Van, RV and 4x4 layouts
The same 12V DC logic also applies to camper and automotive accessory control.
Common wiring errors
Using latching switches
An impulse relay is designed for momentary pulse control. A latching switch can leave the trigger input permanently powered.
Putting push buttons in series
The push buttons should be wired in parallel so any station can send the same command.
No fuse on terminal 30
The positive feed to the relay power contact must be protected.
Using domestic switchgear onboard
Boat wiring should use low-voltage DC components suitable for the circuit, not household AC equipment.
Wrong LED feedback
If the LED does not follow the real output, the operator may not know whether the accessory is actually powered.
Undersized output cable
The relay rating does not replace proper cable sizing. Size the cable according to load current and length.
Final checklist
- Use momentary push buttons, not latching ON/OFF switches.
- Wire all push buttons in parallel to the same trigger input.
- Use terminal 86 for the +12V pulse trigger.

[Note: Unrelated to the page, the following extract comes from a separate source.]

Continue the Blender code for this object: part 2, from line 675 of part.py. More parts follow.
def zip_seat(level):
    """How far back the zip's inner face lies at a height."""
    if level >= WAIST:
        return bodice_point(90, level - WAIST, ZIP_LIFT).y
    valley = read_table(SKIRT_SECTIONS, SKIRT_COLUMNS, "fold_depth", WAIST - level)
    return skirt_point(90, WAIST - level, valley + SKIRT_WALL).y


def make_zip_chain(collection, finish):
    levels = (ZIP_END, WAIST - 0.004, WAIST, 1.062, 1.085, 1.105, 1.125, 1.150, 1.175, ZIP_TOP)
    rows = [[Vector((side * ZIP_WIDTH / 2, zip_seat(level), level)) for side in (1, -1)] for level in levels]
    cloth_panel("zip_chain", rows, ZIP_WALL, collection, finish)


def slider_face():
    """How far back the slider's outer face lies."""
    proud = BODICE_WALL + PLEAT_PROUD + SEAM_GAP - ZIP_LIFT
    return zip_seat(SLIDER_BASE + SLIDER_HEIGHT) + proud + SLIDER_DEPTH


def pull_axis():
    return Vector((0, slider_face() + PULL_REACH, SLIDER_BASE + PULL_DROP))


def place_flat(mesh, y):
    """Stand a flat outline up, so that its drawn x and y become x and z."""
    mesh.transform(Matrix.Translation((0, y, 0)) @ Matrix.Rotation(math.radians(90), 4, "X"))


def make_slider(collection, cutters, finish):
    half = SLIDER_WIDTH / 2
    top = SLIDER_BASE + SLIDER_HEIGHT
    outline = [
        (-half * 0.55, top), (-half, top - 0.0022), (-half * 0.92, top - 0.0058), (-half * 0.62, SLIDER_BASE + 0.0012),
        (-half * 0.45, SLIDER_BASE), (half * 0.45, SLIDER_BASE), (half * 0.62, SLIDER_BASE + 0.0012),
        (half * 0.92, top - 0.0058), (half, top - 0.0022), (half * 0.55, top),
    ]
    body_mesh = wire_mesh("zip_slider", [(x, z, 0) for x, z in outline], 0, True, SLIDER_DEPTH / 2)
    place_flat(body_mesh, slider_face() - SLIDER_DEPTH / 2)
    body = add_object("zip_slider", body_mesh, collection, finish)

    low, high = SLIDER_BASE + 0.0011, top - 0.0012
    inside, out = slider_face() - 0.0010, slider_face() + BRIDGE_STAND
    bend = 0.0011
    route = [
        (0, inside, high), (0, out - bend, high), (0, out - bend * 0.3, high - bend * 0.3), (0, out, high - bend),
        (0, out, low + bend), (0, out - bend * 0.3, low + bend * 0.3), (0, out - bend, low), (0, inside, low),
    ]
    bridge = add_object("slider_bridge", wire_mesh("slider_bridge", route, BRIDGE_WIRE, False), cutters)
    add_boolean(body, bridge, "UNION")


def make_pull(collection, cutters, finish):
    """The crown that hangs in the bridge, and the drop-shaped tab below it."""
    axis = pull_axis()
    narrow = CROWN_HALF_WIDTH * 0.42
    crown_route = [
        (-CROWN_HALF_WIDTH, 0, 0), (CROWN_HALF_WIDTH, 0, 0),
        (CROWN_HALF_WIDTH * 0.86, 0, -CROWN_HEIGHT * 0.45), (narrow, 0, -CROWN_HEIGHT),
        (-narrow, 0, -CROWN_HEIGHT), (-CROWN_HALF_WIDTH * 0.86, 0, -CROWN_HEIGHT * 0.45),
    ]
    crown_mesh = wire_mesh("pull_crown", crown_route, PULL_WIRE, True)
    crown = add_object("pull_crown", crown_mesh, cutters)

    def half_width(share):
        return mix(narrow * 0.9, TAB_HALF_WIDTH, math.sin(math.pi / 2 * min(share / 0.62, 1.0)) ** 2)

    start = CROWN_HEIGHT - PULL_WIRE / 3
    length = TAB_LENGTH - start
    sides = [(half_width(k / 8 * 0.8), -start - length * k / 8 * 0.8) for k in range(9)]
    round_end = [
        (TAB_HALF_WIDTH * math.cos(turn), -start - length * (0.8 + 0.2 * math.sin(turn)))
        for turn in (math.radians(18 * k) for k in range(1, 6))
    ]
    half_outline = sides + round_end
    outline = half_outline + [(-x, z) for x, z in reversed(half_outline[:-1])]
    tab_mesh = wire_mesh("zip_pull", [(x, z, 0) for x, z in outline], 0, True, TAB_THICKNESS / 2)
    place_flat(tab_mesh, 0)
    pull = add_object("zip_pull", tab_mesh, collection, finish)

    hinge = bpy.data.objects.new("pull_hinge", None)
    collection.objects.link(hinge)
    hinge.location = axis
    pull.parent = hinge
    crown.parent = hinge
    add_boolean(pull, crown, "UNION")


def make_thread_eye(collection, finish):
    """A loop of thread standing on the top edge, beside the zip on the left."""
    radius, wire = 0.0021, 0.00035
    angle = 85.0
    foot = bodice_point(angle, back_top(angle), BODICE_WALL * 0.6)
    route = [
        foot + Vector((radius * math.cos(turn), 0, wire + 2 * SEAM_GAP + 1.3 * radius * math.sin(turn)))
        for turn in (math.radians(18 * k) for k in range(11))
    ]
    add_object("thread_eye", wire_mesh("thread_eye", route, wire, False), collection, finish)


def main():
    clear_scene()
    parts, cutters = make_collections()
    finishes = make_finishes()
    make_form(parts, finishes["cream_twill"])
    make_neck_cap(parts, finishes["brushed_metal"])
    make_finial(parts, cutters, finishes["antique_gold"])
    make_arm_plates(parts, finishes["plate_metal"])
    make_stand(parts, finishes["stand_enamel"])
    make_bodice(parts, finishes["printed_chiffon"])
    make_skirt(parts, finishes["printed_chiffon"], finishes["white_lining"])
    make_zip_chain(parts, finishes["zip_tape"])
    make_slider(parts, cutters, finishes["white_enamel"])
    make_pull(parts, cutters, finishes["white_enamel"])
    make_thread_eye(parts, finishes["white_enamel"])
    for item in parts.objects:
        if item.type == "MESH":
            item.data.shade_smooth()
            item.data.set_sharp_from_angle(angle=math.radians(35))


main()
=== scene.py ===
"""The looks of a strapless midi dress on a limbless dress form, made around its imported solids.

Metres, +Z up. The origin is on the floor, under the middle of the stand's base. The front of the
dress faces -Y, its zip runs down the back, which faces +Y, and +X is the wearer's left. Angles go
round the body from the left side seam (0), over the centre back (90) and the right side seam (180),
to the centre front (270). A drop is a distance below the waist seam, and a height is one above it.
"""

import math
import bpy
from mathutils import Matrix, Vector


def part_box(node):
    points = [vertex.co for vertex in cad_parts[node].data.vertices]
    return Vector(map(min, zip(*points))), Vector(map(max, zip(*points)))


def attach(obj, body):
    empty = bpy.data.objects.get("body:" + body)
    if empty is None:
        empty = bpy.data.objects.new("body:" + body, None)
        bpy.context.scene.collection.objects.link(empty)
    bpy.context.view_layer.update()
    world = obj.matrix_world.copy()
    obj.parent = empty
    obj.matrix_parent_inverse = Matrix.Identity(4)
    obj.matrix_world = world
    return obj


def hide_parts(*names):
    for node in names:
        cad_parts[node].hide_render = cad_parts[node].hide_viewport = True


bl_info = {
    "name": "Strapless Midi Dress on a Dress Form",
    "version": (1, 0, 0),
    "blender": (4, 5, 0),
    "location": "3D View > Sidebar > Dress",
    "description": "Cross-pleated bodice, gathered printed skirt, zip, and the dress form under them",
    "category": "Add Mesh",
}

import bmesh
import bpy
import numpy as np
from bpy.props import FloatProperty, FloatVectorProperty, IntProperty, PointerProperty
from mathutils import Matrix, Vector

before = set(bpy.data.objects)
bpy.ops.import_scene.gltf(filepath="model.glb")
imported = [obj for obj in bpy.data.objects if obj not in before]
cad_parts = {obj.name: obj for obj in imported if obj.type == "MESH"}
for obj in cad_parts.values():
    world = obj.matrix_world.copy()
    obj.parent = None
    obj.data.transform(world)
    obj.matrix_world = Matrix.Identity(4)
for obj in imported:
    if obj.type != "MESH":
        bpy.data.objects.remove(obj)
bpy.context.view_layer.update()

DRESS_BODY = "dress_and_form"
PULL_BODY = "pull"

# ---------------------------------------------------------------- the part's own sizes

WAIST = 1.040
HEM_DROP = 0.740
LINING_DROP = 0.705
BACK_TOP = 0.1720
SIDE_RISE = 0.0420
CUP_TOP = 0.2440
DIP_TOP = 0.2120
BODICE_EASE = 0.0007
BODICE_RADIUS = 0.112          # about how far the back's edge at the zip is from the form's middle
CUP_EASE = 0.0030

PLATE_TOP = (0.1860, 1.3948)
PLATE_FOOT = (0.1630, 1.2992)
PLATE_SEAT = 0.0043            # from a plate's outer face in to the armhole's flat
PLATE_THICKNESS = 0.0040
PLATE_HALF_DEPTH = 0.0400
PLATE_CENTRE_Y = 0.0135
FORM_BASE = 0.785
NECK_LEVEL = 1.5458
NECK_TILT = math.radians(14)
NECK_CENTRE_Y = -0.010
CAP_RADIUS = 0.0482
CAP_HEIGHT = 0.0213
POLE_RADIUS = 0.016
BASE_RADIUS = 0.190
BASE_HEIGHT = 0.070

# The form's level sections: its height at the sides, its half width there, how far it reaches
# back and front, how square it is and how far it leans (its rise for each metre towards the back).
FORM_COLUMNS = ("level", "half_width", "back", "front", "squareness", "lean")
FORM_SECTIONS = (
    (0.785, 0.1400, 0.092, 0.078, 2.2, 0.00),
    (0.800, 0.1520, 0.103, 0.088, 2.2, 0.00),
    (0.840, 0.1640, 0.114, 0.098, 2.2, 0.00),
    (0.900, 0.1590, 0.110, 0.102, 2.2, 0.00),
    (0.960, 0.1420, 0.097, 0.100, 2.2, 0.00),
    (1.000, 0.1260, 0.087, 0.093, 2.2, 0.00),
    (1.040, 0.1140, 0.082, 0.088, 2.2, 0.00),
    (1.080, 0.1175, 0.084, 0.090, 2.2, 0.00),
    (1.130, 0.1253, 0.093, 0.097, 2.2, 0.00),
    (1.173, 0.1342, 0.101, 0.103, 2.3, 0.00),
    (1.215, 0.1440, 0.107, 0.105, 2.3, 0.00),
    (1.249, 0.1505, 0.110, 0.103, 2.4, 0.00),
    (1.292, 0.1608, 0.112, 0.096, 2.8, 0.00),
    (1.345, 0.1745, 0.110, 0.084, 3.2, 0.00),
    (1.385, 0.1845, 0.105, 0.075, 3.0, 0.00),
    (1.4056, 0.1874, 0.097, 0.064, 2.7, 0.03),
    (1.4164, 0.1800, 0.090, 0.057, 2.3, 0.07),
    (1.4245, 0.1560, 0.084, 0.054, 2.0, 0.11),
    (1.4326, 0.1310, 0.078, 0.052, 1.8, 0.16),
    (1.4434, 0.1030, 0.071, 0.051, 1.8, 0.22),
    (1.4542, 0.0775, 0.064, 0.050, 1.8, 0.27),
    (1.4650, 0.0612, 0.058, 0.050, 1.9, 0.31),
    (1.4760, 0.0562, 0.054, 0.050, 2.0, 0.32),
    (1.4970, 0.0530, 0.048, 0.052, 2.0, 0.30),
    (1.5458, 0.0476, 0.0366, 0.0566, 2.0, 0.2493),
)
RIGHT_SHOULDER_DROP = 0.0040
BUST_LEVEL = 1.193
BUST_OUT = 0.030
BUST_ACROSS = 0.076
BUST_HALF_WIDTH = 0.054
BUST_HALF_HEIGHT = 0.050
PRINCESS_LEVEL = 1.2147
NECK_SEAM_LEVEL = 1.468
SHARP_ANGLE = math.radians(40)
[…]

- Use terminal 85 as the negative return for the relay control side.
- Use terminal 30 for fused positive power input.
- Use terminal 87 as the normal switched output to the accessory.
- Protect the circuit with the correct fuse or breaker.
- Size output wires according to load current, cable length and fuse rating.
- Use LED feedback from the switched output if you want real ON / OFF indication at each button.
Conclusion
A 12V DC impulse relay is a practical way to control one boat accessory from several push-button stations. It gives the convenience of multi-location switching without running the full accessory load through every switch.
For boats, the key point is component choice. Use a DC impulse relay designed around low-voltage wiring, momentary push-button command and protected 12V distribution. Do not treat domestic AC impulse relays or household switchgear as a shortcut for onboard DC control.